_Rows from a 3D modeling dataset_
= = =

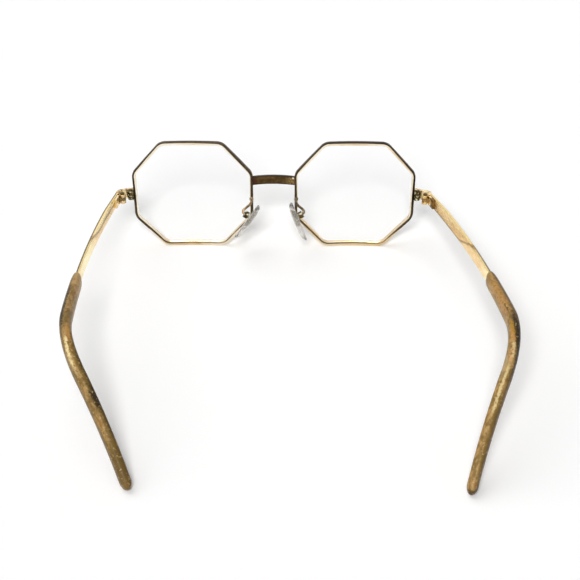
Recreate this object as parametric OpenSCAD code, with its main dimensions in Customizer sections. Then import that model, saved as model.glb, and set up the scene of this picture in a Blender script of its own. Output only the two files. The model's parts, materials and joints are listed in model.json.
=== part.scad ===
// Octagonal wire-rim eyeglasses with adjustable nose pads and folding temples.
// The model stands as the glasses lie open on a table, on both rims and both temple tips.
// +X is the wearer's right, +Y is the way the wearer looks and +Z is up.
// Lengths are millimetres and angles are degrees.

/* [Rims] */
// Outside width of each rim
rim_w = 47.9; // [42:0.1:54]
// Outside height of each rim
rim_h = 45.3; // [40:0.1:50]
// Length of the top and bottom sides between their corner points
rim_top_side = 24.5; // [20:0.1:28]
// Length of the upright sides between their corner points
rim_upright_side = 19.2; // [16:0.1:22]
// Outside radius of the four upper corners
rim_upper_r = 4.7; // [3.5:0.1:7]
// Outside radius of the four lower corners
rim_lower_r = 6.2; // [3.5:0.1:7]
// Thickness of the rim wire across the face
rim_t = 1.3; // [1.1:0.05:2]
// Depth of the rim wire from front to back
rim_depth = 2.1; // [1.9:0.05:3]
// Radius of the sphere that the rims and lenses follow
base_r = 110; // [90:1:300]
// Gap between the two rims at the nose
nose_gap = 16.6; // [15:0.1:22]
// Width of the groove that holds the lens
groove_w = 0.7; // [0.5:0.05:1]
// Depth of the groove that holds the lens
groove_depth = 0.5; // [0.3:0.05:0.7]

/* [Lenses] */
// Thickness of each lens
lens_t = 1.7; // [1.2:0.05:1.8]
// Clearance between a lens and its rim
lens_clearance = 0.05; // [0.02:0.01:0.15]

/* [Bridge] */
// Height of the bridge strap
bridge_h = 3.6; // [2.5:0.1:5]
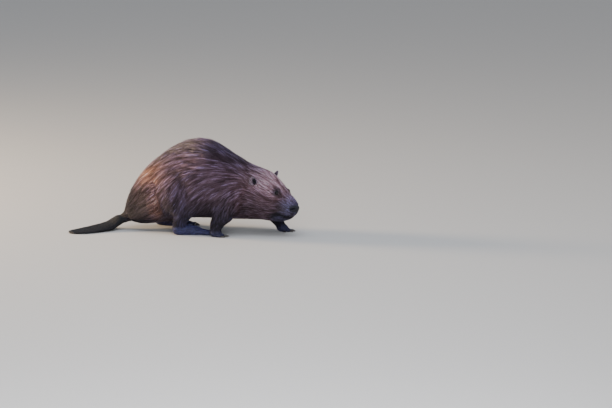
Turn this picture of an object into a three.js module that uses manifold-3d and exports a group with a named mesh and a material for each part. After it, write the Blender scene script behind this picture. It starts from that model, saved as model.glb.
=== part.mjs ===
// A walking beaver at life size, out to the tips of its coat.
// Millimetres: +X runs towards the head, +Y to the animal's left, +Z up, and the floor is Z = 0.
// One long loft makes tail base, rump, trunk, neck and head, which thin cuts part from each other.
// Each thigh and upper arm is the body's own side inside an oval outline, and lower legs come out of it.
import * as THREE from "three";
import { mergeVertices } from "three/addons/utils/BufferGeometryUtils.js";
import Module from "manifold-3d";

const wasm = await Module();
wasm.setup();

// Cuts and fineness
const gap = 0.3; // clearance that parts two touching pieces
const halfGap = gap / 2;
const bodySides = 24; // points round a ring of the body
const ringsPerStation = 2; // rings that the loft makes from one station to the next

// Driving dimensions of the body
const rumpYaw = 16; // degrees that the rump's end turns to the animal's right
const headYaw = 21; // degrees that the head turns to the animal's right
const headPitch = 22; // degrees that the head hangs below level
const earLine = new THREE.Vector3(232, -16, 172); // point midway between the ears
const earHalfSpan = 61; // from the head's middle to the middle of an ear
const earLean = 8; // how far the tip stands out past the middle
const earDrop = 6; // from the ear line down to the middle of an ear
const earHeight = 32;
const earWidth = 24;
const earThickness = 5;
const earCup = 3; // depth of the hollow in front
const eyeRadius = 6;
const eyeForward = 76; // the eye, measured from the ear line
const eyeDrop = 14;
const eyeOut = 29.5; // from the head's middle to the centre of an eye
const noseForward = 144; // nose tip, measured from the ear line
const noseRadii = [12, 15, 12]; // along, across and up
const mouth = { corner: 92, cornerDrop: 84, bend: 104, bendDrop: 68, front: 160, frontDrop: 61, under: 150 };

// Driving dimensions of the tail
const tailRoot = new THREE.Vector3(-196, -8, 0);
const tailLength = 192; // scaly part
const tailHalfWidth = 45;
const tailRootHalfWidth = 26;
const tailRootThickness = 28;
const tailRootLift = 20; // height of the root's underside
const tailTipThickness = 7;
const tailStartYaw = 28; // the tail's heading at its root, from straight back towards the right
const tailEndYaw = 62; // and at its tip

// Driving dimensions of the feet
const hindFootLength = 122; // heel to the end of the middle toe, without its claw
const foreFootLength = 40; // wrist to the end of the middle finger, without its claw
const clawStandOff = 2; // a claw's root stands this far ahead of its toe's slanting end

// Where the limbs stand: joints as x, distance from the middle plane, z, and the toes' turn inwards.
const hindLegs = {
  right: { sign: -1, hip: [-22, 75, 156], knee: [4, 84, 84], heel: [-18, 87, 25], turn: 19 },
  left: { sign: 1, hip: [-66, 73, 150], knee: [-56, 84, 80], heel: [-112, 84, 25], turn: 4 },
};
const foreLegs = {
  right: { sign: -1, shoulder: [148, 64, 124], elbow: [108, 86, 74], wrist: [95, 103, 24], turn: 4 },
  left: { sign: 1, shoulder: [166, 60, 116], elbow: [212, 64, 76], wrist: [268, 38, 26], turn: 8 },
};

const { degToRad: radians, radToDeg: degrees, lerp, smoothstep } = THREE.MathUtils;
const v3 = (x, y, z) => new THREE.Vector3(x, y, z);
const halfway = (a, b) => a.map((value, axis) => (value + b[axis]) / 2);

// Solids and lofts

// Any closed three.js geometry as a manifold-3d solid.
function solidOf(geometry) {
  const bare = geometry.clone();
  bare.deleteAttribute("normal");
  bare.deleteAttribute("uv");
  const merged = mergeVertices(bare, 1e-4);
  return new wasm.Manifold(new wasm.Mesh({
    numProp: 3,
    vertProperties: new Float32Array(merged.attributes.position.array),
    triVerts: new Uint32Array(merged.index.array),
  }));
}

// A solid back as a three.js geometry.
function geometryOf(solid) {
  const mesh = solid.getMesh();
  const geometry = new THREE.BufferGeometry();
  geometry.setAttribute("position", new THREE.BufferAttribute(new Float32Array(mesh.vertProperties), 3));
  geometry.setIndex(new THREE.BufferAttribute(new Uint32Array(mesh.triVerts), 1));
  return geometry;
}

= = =

_Exercise goal_
Print every record above exactly as written.

_Written reply_
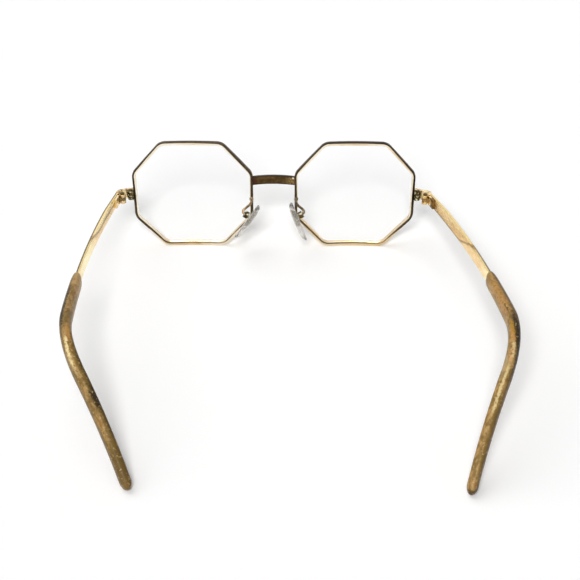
Recreate this object as parametric OpenSCAD code, with its main dimensions in Customizer sections. Then import that model, saved as model.glb, and set up the scene of this picture in a Blender script of its own. Output only the two files. The model's parts, materials and joints are listed in model.json.
=== part.scad ===
// Octagonal wire-rim eyeglasses with adjustable nose pads and folding temples.
// The model stands as the glasses lie open on a table, on both rims and both temple tips.
// +X is the wearer's right, +Y is the way the wearer looks and +Z is up.
// Lengths are millimetres and angles are degrees.

/* [Rims] */
// Outside width of each rim
rim_w = 47.9; // [42:0.1:54]
// Outside height of each rim
rim_h = 45.3; // [40:0.1:50]
// Length of the top and bottom sides between their corner points
rim_top_side = 24.5; // [20:0.1:28]
// Length of the upright sides between their corner points
rim_upright_side = 19.2; // [16:0.1:22]
// Outside radius of the four upper corners
rim_upper_r = 4.7; // [3.5:0.1:7]
// Outside radius of the four lower corners
rim_lower_r = 6.2; // [3.5:0.1:7]
// Thickness of the rim wire across the face
rim_t = 1.3; // [1.1:0.05:2]
// Depth of the rim wire from front to back
rim_depth = 2.1; // [1.9:0.05:3]
// Radius of the sphere that the rims and lenses follow
base_r = 110; // [90:1:300]
// Gap between the two rims at the nose
nose_gap = 16.6; // [15:0.1:22]
// Width of the groove that holds the lens
groove_w = 0.7; // [0.5:0.05:1]
// Depth of the groove that holds the lens
groove_depth = 0.5; // [0.3:0.05:0.7]

/* [Lenses] */
// Thickness of each lens
lens_t = 1.7; // [1.2:0.05:1.8]
// Clearance between a lens and its rim
lens_clearance = 0.05; // [0.02:0.01:0.15]

/* [Bridge] */
// Height of the bridge strap
bridge_h = 3.6; // [2.5:0.1:5]
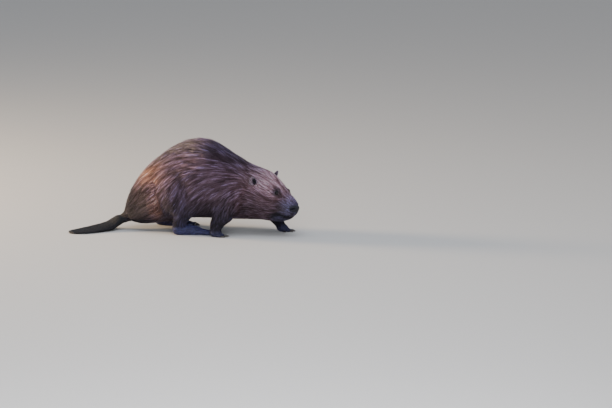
Turn this picture of an object into a three.js module that uses manifold-3d and exports a group with a named mesh and a material for each part. After it, write the Blender scene script behind this picture. It starts from that model, saved as model.glb.
=== part.mjs ===
// A walking beaver at life size, out to the tips of its coat.
// Millimetres: +X runs towards the head, +Y to the animal's left, +Z up, and the floor is Z = 0.
// One long loft makes tail base, rump, trunk, neck and head, which thin cuts part from each other.
// Each thigh and upper arm is the body's own side inside an oval outline, and lower legs come out of it.
import * as THREE from "three";
import { mergeVertices } from "three/addons/utils/BufferGeometryUtils.js";
import Module from "manifold-3d";

const wasm = await Module();
wasm.setup();

// Cuts and fineness
const gap = 0.3; // clearance that parts two touching pieces
const halfGap = gap / 2;
const bodySides = 24; // points round a ring of the body
const ringsPerStation = 2; // rings that the loft makes from one station to the next

// Driving dimensions of the body
const rumpYaw = 16; // degrees that the rump's end turns to the animal's right
const headYaw = 21; // degrees that the head turns to the animal's right
const headPitch = 22; // degrees that the head hangs below level
const earLine = new THREE.Vector3(232, -16, 172); // point midway between the ears
const earHalfSpan = 61; // from the head's middle to the middle of an ear
const earLean = 8; // how far the tip stands out past the middle
const earDrop = 6; // from the ear line down to the middle of an ear
const earHeight = 32;
const earWidth = 24;
const earThickness = 5;
const earCup = 3; // depth of the hollow in front
const eyeRadius = 6;
const eyeForward = 76; // the eye, measured from the ear line
const eyeDrop = 14;
const eyeOut = 29.5; // from the head's middle to the centre of an eye
const noseForward = 144; // nose tip, measured from the ear line
const noseRadii = [12, 15, 12]; // along, across and up
const mouth = { corner: 92, cornerDrop: 84, bend: 104, bendDrop: 68, front: 160, frontDrop: 61, under: 150 };

// Driving dimensions of the tail
const tailRoot = new THREE.Vector3(-196, -8, 0);
const tailLength = 192; // scaly part
const tailHalfWidth = 45;
const tailRootHalfWidth = 26;
const tailRootThickness = 28;
const tailRootLift = 20; // height of the root's underside
const tailTipThickness = 7;
const tailStartYaw = 28; // the tail's heading at its root, from straight back towards the right
const tailEndYaw = 62; // and at its tip

// Driving dimensions of the feet
const hindFootLength = 122; // heel to the end of the middle toe, without its claw
const foreFootLength = 40; // wrist to the end of the middle finger, without its claw
const clawStandOff = 2; // a claw's root stands this far ahead of its toe's slanting end

// Where the limbs stand: joints as x, distance from the middle plane, z, and the toes' turn inwards.
const hindLegs = {
  right: { sign: -1, hip: [-22, 75, 156], knee: [4, 84, 84], heel: [-18, 87, 25], turn: 19 },
  left: { sign: 1, hip: [-66, 73, 150], knee: [-56, 84, 80], heel: [-112, 84, 25], turn: 4 },
};
const foreLegs = {
  right: { sign: -1, shoulder: [148, 64, 124], elbow: [108, 86, 74], wrist: [95, 103, 24], turn: 4 },
  left: { sign: 1, shoulder: [166, 60, 116], elbow: [212, 64, 76], wrist: [268, 38, 26], turn: 8 },
};

const { degToRad: radians, radToDeg: degrees, lerp, smoothstep } = THREE.MathUtils;
const v3 = (x, y, z) => new THREE.Vector3(x, y, z);
const halfway = (a, b) => a.map((value, axis) => (value + b[axis]) / 2);

// Solids and lofts

// Any closed three.js geometry as a manifold-3d solid.
function solidOf(geometry) {
  const bare = geometry.clone();
  bare.deleteAttribute("normal");
  bare.deleteAttribute("uv");
  const merged = mergeVertices(bare, 1e-4);
  return new wasm.Manifold(new wasm.Mesh({
    numProp: 3,
    vertProperties: new Float32Array(merged.attributes.position.array),
    triVerts: new Uint32Array(merged.index.array),
  }));
}

// A solid back as a three.js geometry.
function geometryOf(solid) {
  const mesh = solid.getMesh();
  const geometry = new THREE.BufferGeometry();
  geometry.setAttribute("position", new THREE.BufferAttribute(new Float32Array(mesh.vertProperties), 3));
  geometry.setIndex(new THREE.BufferAttribute(new Uint32Array(mesh.triVerts), 1));
  return geometry;
}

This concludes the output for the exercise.